Syd and I then took off into territory the two of us had never seen before. We had only the barest notion where we were headed and had not mapped out our route. I knew I wanted to take her to Mesa Verde National Park, a place I had never been but always wanted to go. We had two weeks on our own with no deadlines and nothing to push us. I only knew that I wanted to be just a two-drive from Kansas City so that when the time came for us to go back home, we could make it within two days. I figured I could put 700 miles behind me in about 11 hours. Two days of that was enough.

Sitting at the airport, I spread the highway map we’d picked up from an I-25 rest stop out across the dash. I pointed at the map.

“Here’s where we want to go,” I said, my finger sitting on Silverthorne, where my uncle lived in an exclusive subdivision north of Dillon. “Uncle Bill knows we are on the way but doesn’t know when we will be there. I have to call him.”

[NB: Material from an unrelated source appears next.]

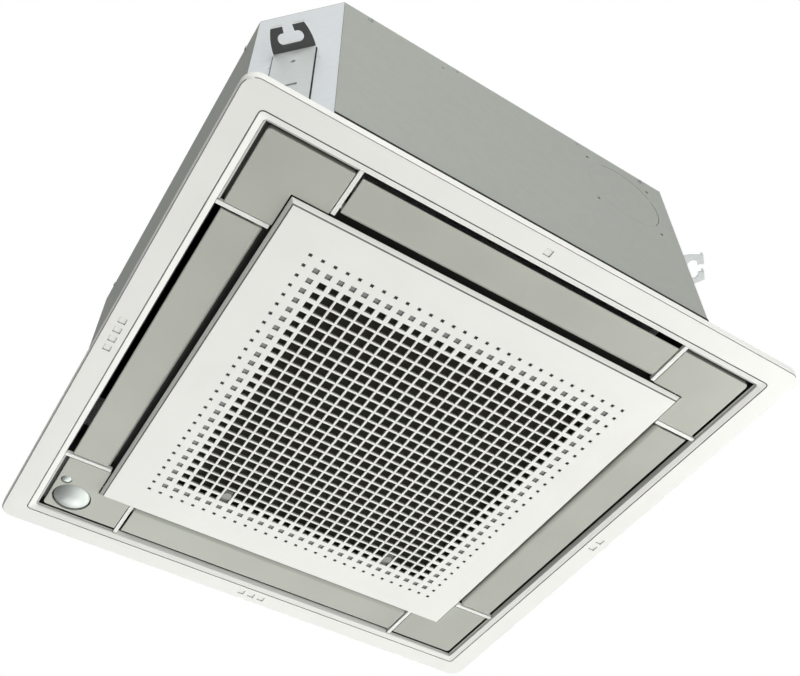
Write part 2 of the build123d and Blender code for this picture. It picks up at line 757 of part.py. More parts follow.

Sydney knew that Bill was the wealthy member of the family, the only one of us who really made it into the realm of money and power. His house sat by itself in the middle of an alpine meadow on the side of a mountain. It’s 30-foot atrium the center of a sprawling 4,000-square-foot complex with outdoor spa and guest apartment.

“Does Uncle Bill have a pool?” she asked.

“No,” I said. I felt her deflate.

“Can’t we stay in a motel with a pool,” she asked.

“We only have so much money, sweetheart,” I said.

“But I want to go swimming.”

“Well, Bill has a hot tub. Maybe that will work.”

We shot down I-70 toward Silverthorne, arriving at Bill’s gated community. It spread over square miles. Trophy homes sat on precarious inclines and atop undulations on the side of the mountain. I rang his house at the gate. After he buzzed us in, we wound up a narrow, paved road past a couple of houses that occupied the center of their lands. Each house had about five acres around it. Beyond, the grassy foothill rose to the rocky top of a snow-covered peak. Sydney was enchanted.

“So good to have you,” Bill said when we finally arrived at the front door with our backpacks. “Let me show you where you’ll sleep tonight.”